Fox Millions Duo
Lost Time
Thrill Jockey
/
2015
Includes Instant Download
LP
28.49
thrill396lp / Includes Download Code
Incl. VAT plus shipping / Orders from outside the EU are exempt from VAT
Tracklist
1Telegy / Time Lapse 20:24
2Post Encounter Effect 19:38

Greg Fox (Guardian Alien, Liturgy, Zs) and Kid Millions (Man Forever, Oneida, People of the North) each approach their drums with a spiritual reverence. Together, they test the boundaries of rhythmic interplay through subtle and ecstatic means. They are often highlights of the groups they’re respectively known for, Liturgy and Oneida, while concurrently leading cutting-edge ensembles and collaborating with some of the most innovative musicians of our time.
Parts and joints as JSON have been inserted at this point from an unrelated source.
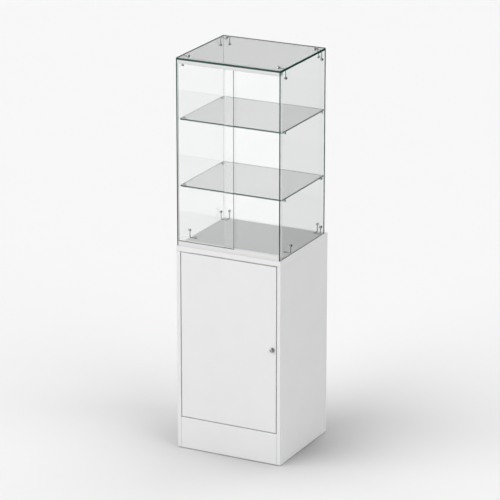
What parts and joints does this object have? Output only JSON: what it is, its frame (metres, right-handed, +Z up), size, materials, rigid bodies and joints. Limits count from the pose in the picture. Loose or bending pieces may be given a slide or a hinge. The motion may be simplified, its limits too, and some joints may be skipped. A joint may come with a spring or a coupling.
{
  "type": "pedestal display case",
  "caption": "Tall white storage cabinet with a hinged lockable door, carrying a glass showcase with glass shelves and two sliding glass doors.",
  "frame": {"origin": "middle of the cabinet's footprint, on the floor", "axes": "+Z up; -Y is the front, with the doors; +X is to the right seen from the front"},
  "size_m": [0.45, 0.422, 1.5882],
  "materials": {
    "white_board": "satin white laminate",
    "glass": "clear float glass with a green edge",
    "track_plastic": "satin",
    "chrome": "polished",
    "steel": "zinc plated",
    "nylon": "satin",
    "dowel_wood": "raw beech",
    "buffer_rubber": "matt",
    "grey_deck": "matt grey laminate"
  },
  "bodies": {
    "case": {"left_side_panel": "white_board", "right_side_panel": "white_board", "top_board": "white_board", "bottom_board": "white_board", "plinth_board": "white_board", "back_panel": "white_board", "cabinet_shelf": "white_board", "left_side_glass": "glass", "right_side_glass": "glass", "back_glass": "glass", "top_glass": "glass", "upper_glass_shelf": "glass", "lower_glass_shelf": "glass", "bottom_track": "track_plastic", "top_track": "track_plastic", "front_left_top_clip": "chrome", "front_right_top_clip": "chrome", "rear_left_top_clip": "chrome", "rear_right_top_clip": "chrome", "front_left_base_clip": "chrome", "front_right_base_clip": "chrome", "rear_left_base_clip": "chrome", "rear_right_base_clip": "chrome", "pane_screws": "chrome", "top_foot_screws": "chrome", "base_foot_screws": "chrome", "upper_shelf_studs": "chrome", "lower_shelf_studs": "chrome", "cabinet_shelf_pins": "steel", "cam_fittings": "steel", "cam_bolts": "steel", "upper_pivot_plate": "steel", "lower_pivot_plate": "steel", "pivot_plate_screws": "steel", "lock_keeper": "steel", "keeper_screws": "steel", "track_screws": "steel", "floor_glides": "nylon", "pivot_washer": "nylon", "door_stops": "nylon", "pane_washers": "nylon", "carcass_dowels": "dowel_wood", "stop_buffers": "buffer_rubber", "deck_panel": "grey_deck"},
    "cabinet_door": {"cabinet_door": "white_board", "door_bushes": "nylon", "lock_housing": "chrome", "lock_nut": "steel"},
    "lock_core": {"lock_knob": "chrome", "lock_cam": "steel", "lock_cam_screw": "steel"},
    "left_glass_door": {"left_sliding_door": "glass"},
    "right_glass_door": {"right_sliding_door": "glass"}
  },
  "joints": [
    {"name": "cabinet_door_hinge", "type": "hinge", "parent": "case", "child": "cabinet_door", "pos_m": [-0.1975, -0.1995, 0.4735], "axis": [0, 0, -1], "range_deg": [0, 110]},
    {"name": "lock_turn", "type": "hinge", "parent": "cabinet_door", "child": "lock_core", "pos_m": [0.1893, -0.206, 0.4755], "axis": [0, -1, 0], "range_deg": [0, 90]},
    {"name": "left_door_slide", "type": "slide", "parent": "case", "child": "left_glass_door", "axis": [1, 0, 0], "range_m": [0, 0.195]},
    {"name": "right_door_slide", "type": "slide", "parent": "case", "child": "right_glass_door", "axis": [-1, 0, 0], "range_m": [0, 0.195]}
  ]
}
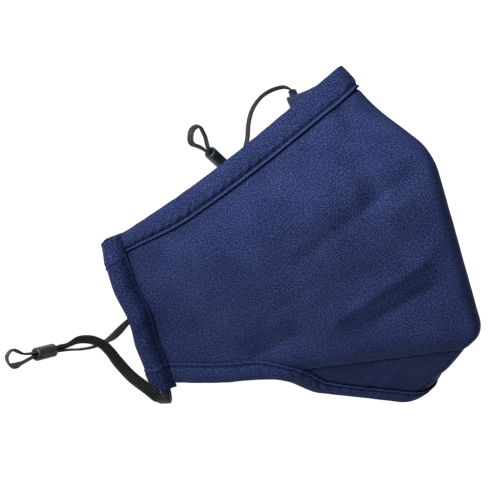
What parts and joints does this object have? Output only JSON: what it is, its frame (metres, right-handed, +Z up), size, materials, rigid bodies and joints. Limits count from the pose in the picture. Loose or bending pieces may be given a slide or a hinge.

Explorative by nature, each drummer is constantly challenging themselves and setting new musical goals, and it is these qualities that have made them in demand not only in New York, but through out the world. Lost Time is their first collaborative album, sparked by a mutual admiration and cemented by a deep and abiding friendship that has grown over the past five years. Improvisation is a language, and this album is a dialogue between two skilled musicians whose hunger to cover new musical ground binds them together. Their friendship is not only an essential foundation for, but also a key ingredient of, this display of improvisational and compositional mastery

Lost Time is comprised of two long pieces that represent opposite ends of a musical spectrum, one blasting and one meditative. “Telegy/Time Lapse” is an astounding array of rhythm and noise, with Fox and Millions using their amplified heartbeats as the backdrop for percussive mayhem. Both musicians are maniacal, playing frantic but precise patterns bolstered by synthesizer loops and bursts of noise programmed by Fox. The incorporation of their heartbeats, the synchronization of their internal and external rhythms, was inspired by Fox’s mentor and legendary free-jazz drummer Milford Graves. “Post Encounter Effect” exists in a space of relative calm, its complexity less conspicuous but no less profound. Fox and Millions play a slow and steady pattern that phases in and out of sync like a slow-motion Reich composition throughout the piece’s 20 minute run-time. Perhaps most surprising is the emphasis on non-percussive instruments, guitars, keyboard, and even trumpet, that provide a tonal base drone and further the rhythmic exchange significantly.